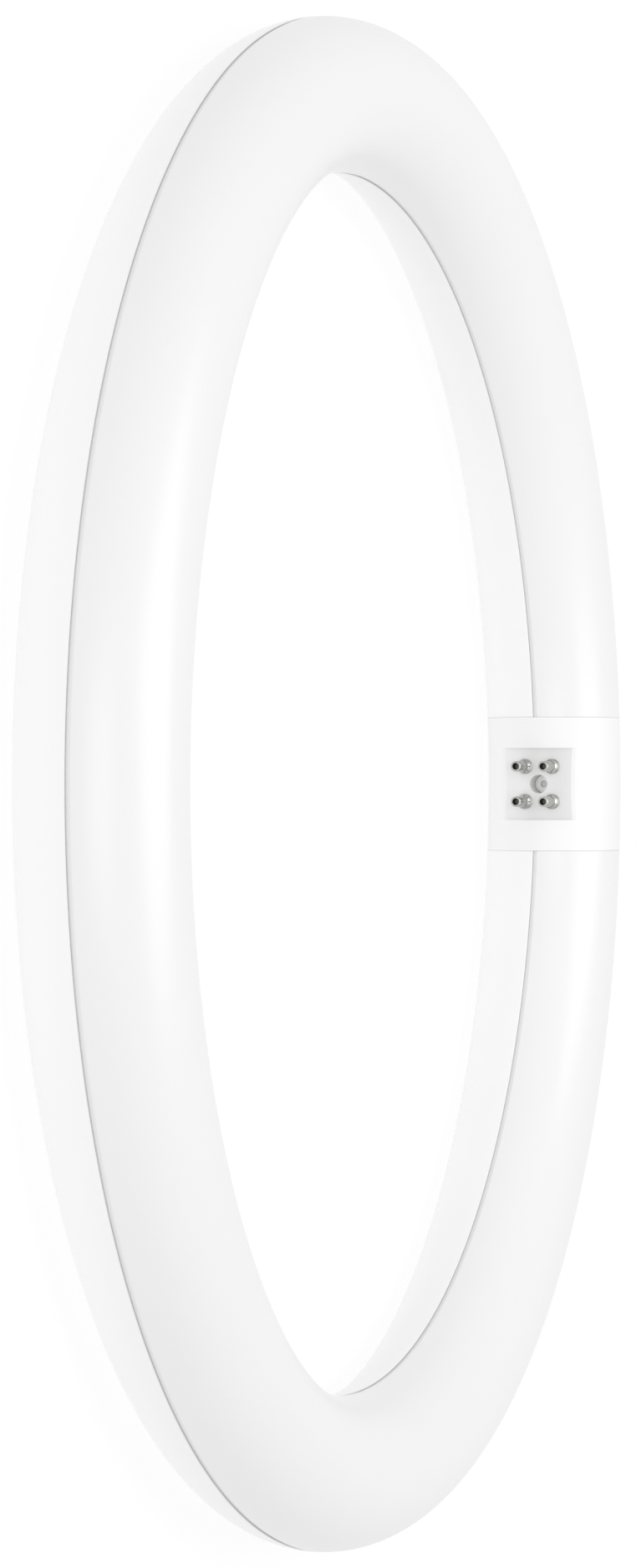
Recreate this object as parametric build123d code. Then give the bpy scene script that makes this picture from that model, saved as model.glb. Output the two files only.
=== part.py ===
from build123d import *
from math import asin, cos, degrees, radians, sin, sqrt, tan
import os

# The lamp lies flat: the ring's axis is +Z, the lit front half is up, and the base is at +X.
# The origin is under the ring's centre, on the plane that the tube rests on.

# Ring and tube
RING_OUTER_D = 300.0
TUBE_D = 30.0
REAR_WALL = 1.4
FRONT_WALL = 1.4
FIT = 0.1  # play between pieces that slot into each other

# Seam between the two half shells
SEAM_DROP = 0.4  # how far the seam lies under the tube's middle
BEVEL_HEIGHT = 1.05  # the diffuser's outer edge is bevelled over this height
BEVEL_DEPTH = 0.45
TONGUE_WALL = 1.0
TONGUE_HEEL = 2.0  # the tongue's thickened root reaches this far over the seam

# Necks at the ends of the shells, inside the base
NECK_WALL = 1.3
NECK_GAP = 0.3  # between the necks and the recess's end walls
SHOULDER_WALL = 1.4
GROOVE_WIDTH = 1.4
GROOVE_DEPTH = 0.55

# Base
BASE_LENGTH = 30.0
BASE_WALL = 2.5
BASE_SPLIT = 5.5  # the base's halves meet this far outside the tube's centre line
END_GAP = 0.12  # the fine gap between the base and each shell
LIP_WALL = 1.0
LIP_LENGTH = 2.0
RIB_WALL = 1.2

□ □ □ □

§ Task: Find "that". Copy every line it occurs in.

§ Solution to this task:
Recreate this object as parametric build123d code. Then give the bpy scene script that makes this picture from that model, saved as model.glb. Output the two files only.
# The origin is under the ring's centre, on the plane that the tube rests on.
FIT = 0.1  # play between pieces that slot into each other